En este laberinto sonoro y musical no hay renuncia al ser. Pero, desafiando a la tradición metafísica, Nietzsche enseña que el ser nunca está en su sitio haciendo antesala para que  el  pensamiento venga a conferirle atributos. El ser debe extraerse del devenir como se extrae la música del sonido, y, al igual que la música, que solamente se afirma en la sonoridad de la que nace,  el ser únicamente se afirma en el devenir. Éste es el sentido pleno del ombligo del tiempo, la  contigüidad más exquisita  del devenir y el ser, de la sonoridad y la música. El ombligo del tiempo afirma lo uno del otro, el futuro del pasado y viceversa. Con Nietzsche, extraer significa afirmar, crear la segunda afirmación, la tonalidad musical en el rumor sordo. Extraer el ser al devenir supone darle una novia a Dioniso.

Citas Bibliográficas


[1] Cf.  Klossowski, Pierre, Nietzsche y el círculo vicioso, Ed. Altamira,  Buenos Aires, 1995, p. 15.
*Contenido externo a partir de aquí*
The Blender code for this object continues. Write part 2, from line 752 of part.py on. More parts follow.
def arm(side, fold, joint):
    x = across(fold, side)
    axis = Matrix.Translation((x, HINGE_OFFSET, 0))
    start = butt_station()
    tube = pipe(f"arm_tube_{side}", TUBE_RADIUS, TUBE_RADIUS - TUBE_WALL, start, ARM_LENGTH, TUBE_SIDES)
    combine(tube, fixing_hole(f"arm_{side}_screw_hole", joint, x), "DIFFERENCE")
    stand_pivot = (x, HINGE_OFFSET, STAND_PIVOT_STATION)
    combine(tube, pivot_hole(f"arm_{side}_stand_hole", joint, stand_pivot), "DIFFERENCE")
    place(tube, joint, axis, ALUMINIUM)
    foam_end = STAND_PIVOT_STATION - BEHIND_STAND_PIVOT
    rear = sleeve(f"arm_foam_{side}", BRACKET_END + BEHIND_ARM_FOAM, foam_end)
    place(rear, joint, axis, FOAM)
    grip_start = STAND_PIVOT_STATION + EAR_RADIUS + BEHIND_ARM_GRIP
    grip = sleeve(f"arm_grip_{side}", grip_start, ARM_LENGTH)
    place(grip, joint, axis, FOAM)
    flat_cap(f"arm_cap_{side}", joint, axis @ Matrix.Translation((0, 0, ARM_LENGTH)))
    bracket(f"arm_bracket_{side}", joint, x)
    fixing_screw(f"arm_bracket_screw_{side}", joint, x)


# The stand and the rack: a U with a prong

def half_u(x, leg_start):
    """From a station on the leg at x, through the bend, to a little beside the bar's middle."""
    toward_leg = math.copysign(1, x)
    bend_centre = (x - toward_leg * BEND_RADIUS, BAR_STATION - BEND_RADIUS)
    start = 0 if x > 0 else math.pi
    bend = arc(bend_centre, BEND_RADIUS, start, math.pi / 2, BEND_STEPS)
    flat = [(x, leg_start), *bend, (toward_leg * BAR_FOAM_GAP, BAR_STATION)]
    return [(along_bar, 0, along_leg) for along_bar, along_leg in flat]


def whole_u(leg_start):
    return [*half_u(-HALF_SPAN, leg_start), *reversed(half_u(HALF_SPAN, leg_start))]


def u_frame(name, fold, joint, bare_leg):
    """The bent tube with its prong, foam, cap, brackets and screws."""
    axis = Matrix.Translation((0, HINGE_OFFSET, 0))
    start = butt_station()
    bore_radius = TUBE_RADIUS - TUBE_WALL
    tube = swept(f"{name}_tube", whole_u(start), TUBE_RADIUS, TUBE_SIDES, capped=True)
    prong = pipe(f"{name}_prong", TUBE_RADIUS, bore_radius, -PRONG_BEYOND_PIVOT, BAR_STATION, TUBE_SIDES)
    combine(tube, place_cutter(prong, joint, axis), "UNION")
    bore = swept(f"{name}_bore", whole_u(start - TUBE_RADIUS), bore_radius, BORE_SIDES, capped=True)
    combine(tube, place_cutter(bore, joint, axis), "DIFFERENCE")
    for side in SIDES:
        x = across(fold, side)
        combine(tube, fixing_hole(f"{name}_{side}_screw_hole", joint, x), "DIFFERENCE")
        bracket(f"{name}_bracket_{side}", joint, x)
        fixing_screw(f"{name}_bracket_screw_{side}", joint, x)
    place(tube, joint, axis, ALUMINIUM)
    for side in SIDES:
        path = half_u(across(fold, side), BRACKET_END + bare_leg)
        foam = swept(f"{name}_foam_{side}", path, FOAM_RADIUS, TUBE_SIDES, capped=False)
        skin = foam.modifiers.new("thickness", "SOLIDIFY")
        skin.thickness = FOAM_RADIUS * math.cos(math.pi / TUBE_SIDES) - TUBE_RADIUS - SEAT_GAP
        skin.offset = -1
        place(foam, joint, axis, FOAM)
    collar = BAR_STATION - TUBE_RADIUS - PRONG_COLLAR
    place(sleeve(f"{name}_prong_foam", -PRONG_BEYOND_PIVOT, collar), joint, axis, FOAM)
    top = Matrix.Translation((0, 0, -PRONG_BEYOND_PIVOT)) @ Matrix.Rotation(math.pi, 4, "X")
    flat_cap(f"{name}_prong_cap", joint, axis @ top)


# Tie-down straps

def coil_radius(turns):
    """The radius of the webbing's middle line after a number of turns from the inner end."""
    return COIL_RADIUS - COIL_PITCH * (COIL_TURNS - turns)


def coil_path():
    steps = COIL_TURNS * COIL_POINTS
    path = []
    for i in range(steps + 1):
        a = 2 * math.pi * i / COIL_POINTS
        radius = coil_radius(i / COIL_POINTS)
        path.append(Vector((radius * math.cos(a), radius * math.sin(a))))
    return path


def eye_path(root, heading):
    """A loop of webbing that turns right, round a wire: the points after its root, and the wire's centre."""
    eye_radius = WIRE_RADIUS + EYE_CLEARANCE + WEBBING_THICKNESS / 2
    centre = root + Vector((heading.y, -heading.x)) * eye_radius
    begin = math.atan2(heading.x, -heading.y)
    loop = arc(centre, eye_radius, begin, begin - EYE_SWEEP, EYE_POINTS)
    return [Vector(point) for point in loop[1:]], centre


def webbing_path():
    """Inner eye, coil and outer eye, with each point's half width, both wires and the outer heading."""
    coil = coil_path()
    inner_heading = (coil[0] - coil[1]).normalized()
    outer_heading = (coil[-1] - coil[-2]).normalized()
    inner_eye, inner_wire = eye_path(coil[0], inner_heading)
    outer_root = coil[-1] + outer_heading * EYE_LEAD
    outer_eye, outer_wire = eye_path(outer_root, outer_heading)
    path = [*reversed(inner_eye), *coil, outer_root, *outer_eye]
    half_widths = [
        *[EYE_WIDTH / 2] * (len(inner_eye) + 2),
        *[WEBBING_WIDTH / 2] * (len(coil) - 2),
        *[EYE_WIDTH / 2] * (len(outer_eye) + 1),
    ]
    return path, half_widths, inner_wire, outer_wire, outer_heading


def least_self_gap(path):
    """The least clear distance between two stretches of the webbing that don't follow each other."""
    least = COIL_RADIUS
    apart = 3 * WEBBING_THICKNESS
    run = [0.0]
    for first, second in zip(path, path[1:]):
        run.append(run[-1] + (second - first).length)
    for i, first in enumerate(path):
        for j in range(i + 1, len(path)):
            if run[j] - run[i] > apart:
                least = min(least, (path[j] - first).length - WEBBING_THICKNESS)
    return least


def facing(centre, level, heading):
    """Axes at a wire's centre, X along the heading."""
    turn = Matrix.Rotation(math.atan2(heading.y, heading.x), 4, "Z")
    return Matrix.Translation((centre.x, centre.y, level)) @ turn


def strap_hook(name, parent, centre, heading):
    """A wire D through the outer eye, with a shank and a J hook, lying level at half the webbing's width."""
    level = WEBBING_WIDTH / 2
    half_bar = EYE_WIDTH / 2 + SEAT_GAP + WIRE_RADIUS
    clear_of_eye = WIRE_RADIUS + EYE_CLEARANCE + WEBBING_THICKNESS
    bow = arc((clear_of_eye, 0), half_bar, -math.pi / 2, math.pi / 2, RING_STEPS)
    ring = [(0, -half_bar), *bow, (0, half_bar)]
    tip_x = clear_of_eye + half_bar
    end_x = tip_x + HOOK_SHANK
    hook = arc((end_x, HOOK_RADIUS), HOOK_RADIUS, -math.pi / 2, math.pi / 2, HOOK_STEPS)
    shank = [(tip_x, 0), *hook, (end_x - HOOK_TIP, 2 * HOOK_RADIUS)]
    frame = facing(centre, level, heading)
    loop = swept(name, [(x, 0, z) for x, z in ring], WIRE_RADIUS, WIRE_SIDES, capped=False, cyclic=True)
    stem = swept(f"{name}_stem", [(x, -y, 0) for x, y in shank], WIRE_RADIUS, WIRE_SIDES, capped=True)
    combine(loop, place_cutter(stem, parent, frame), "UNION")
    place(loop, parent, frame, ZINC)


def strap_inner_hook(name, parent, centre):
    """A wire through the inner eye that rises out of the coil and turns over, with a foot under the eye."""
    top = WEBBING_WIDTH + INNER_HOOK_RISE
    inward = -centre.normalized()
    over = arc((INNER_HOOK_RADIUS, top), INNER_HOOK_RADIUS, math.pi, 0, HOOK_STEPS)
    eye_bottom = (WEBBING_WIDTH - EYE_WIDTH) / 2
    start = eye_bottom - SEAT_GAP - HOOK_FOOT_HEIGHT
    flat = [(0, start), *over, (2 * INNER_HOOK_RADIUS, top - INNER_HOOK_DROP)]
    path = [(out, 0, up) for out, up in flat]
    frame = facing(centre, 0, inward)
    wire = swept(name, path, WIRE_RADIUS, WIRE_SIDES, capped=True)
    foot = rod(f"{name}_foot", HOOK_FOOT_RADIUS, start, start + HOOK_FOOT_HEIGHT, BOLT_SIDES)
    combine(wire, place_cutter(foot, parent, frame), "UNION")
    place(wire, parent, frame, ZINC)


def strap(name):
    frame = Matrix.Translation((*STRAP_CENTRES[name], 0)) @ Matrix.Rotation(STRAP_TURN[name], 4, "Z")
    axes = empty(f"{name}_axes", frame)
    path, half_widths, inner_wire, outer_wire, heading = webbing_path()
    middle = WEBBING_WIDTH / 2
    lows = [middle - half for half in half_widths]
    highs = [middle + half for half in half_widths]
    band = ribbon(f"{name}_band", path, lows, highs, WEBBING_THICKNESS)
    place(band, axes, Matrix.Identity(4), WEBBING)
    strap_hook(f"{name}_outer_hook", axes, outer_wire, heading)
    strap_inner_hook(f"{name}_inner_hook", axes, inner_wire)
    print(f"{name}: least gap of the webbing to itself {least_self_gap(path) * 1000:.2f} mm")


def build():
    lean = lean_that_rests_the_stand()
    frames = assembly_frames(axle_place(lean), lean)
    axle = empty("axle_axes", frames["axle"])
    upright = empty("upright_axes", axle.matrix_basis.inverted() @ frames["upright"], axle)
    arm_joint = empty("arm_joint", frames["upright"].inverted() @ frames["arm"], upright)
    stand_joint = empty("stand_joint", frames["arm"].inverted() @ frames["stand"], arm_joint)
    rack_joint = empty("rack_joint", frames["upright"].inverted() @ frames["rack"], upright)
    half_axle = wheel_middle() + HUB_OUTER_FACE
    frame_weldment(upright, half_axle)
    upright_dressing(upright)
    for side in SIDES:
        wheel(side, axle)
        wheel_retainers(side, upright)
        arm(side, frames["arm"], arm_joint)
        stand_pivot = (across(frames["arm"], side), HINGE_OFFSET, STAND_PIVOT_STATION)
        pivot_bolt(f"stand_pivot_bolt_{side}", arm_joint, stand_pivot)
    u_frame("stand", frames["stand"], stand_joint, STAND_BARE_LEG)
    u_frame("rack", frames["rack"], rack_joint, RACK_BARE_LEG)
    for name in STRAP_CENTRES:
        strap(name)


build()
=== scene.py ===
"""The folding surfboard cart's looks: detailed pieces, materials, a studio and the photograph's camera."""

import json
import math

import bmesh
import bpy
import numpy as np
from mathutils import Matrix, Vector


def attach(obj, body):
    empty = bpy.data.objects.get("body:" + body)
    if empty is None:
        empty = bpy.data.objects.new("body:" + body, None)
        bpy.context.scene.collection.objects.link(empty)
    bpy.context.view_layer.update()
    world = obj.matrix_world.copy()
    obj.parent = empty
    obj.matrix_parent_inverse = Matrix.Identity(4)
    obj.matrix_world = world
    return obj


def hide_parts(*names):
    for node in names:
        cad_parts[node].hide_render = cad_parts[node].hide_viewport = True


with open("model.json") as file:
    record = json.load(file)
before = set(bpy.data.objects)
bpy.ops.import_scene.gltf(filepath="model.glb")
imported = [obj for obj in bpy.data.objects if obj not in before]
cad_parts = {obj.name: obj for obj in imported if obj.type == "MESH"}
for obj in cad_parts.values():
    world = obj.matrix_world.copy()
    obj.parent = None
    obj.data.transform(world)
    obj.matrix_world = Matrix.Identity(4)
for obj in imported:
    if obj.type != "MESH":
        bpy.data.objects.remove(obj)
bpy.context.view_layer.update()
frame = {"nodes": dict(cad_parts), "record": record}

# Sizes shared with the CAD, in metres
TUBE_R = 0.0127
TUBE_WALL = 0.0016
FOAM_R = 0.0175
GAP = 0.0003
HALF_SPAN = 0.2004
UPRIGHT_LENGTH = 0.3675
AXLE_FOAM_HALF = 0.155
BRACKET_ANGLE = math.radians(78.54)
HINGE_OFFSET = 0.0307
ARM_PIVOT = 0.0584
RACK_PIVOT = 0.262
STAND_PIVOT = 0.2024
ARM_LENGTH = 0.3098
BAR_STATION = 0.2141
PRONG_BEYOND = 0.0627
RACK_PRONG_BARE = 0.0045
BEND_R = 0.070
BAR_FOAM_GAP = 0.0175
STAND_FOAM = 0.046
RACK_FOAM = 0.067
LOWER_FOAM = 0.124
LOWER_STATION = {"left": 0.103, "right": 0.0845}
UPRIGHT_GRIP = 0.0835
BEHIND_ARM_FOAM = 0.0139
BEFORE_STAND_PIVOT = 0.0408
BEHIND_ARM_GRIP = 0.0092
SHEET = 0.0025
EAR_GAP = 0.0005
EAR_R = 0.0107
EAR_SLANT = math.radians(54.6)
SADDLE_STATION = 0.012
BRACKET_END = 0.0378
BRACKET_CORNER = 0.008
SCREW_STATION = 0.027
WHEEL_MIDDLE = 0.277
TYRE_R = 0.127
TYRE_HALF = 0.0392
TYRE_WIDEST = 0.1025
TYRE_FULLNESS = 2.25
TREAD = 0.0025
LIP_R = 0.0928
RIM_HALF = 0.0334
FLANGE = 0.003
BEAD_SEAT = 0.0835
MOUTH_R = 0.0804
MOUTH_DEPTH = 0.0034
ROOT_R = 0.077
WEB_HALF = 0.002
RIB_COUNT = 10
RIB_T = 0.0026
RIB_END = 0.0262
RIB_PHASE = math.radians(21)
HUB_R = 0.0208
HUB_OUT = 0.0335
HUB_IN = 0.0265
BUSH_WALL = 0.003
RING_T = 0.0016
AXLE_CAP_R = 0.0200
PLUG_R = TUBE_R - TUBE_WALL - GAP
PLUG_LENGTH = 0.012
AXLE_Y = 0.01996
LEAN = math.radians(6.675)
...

[2] Cf. Nietzsche, Friedrich,  Así habló Zaratustra, II, “De los sublimes”, Ed. Alianza, Madrid, 1998, p. 188.
[3] Ibidem,  III. “Del gran anhelo”, p. 343.
[4] Ibidem,  III. “La otra canción del baile”, p. 347.
[5] Cf. Deleuze, Gilles,  Nietzsche y la filosofía. La doble afirmación: Ariana”, Ed. Anagrama, Barcelona, 1998, p. 262.
[6]  Nietzsche, Friedrich, Así habló Zaratustra, ed. Cit., III “La otra canción del baile”,  p.  347.